Schools fail students of color, Dziko said, because they do not value their voices, or develop strong relationships between student and teacher. Instead, schools focus excessively on standardized tests, which require teachers to cover a specific curriculum. She thinks the content schools teach today “is so Eurocentric that the kids don’t know about the rest of the world — they don’t even know about the many cultures in this country.”
Dziko’s model of education reform uses an inquiry-based learning model, in which students do projects that help them guide their own learning. Students who work this way are more engaged in their own education, she said, and regardless of their academic abilities or needs, they’re able to “plug into learning with everybody else.” Project-based learning also allows students to meet state learning standards in many different ways, she said, not just high-stakes tests.
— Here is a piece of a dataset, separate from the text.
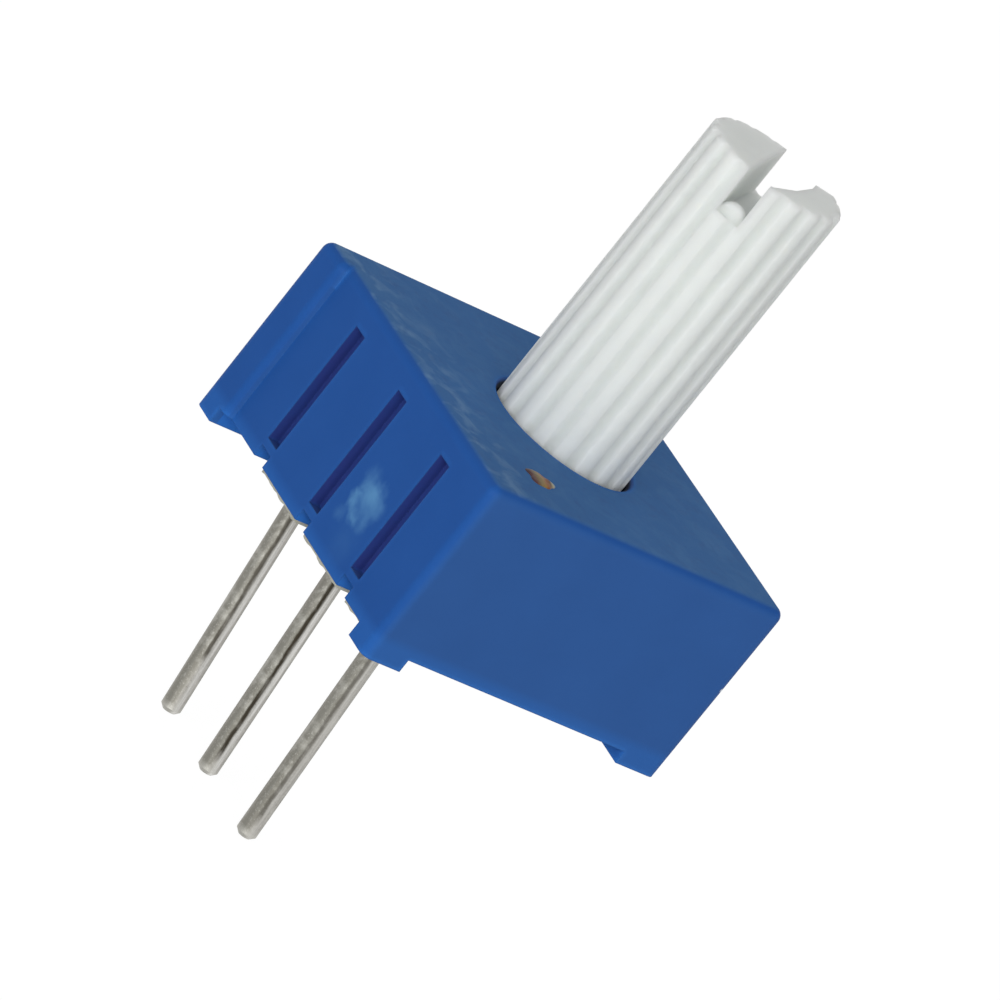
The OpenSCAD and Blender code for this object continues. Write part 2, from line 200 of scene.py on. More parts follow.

At TAF@Saghalie, students are grouped into “houses” of 80, with three teachers (math, science and humanities) leading each house. Every class is 90 minutes, and everything is taught in an interdisciplinary fashion. A science lesson might also include a language arts lesson, for example, as students learn how to write effectively about science.
In a recent class project, students explored a hypothetical scenario in which one part of the state had abundant coal resources, another part had oil, and a third had wind power. The students learned which Native American tribes lived in each part of the state, and imagined the costs to the land and the people if those resources were extracted. The students talked to tribal members, studied the history of the tribes and learned about energy sources.